> **GOAL OF THE EXERCISE**:
Copy every line from the data below in which the string "joints" can be found.

> **DATA BLOCK**:
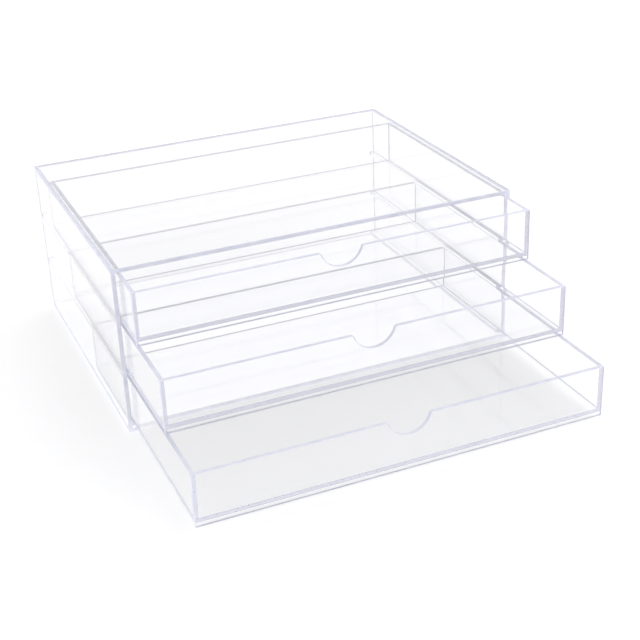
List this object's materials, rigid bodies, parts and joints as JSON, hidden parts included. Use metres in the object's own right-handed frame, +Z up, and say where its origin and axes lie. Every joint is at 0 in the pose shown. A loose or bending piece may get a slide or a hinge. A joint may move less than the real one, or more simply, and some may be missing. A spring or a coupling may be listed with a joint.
{
  "type": "letter tray stack with drawers",
  "caption": "Clear acrylic desk organizer: an open-fronted case with shallow stacked pull-out trays for letter-size paper, each with a thumb notch in its front.",
  "frame": {"origin": "middle of the case's footprint, on the surface it stands on", "axes": "+X to the right seen from the front, drawers pull out towards -Y, +Z up"},
  "size_m": [0.3084, 0.37, 0.1266],
  "materials": {
    "clear_acrylic": "clear, polished faces, pale edges"
  },
  "bodies": {
    "case": {"case_floor": "clear_acrylic", "case_roof": "clear_acrylic", "case_left_side": "clear_acrylic", "case_right_side": "clear_acrylic", "case_back": "clear_acrylic", "bottom_rail_left": "clear_acrylic", "bottom_rail_right": "clear_acrylic", "middle_rail_left": "clear_acrylic", "middle_rail_right": "clear_acrylic", "top_rail_left": "clear_acrylic", "top_rail_right": "clear_acrylic"},
    "top_drawer": {"top_drawer_floor": "clear_acrylic", "top_drawer_left_side": "clear_acrylic", "top_drawer_right_side": "clear_acrylic", "top_drawer_back": "clear_acrylic", "top_drawer_front": "clear_acrylic"},
    "middle_drawer": {"middle_drawer_floor": "clear_acrylic", "middle_drawer_left_side": "clear_acrylic", "middle_drawer_right_side": "clear_acrylic", "middle_drawer_back": "clear_acrylic", "middle_drawer_front": "clear_acrylic"},
    "bottom_drawer": {"bottom_drawer_floor": "clear_acrylic", "bottom_drawer_left_side": "clear_acrylic", "bottom_drawer_right_side": "clear_acrylic", "bottom_drawer_back": "clear_acrylic", "bottom_drawer_front": "clear_acrylic"}
  },
  "joints": [
    {"name": "top_drawer_slide", "type": "slide", "parent": "case", "child": "top_drawer", "axis": [0, -1, 0], "range_m": [-0.035, 0.155]},
    {"name": "middle_drawer_slide", "type": "slide", "parent": "case", "child": "middle_drawer", "axis": [0, -1, 0], "range_m": [-0.085, 0.105]},
    {"name": "bottom_drawer_slide", "type": "slide", "parent": "case", "child": "bottom_drawer", "axis": [0, -1, 0], "range_m": [-0.136, 0.054]}
  ]
}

> **THE RESULT**:
List this object's materials, rigid bodies, parts and joints as JSON, hidden parts included. Use metres in the object's own right-handed frame, +Z up, and say where its origin and axes lie. Every joint is at 0 in the pose shown. A loose or bending piece may get a slide or a hinge. A joint may move less than the real one, or more simply, and some may be missing. A spring or a coupling may be listed with a joint.
  "joints": [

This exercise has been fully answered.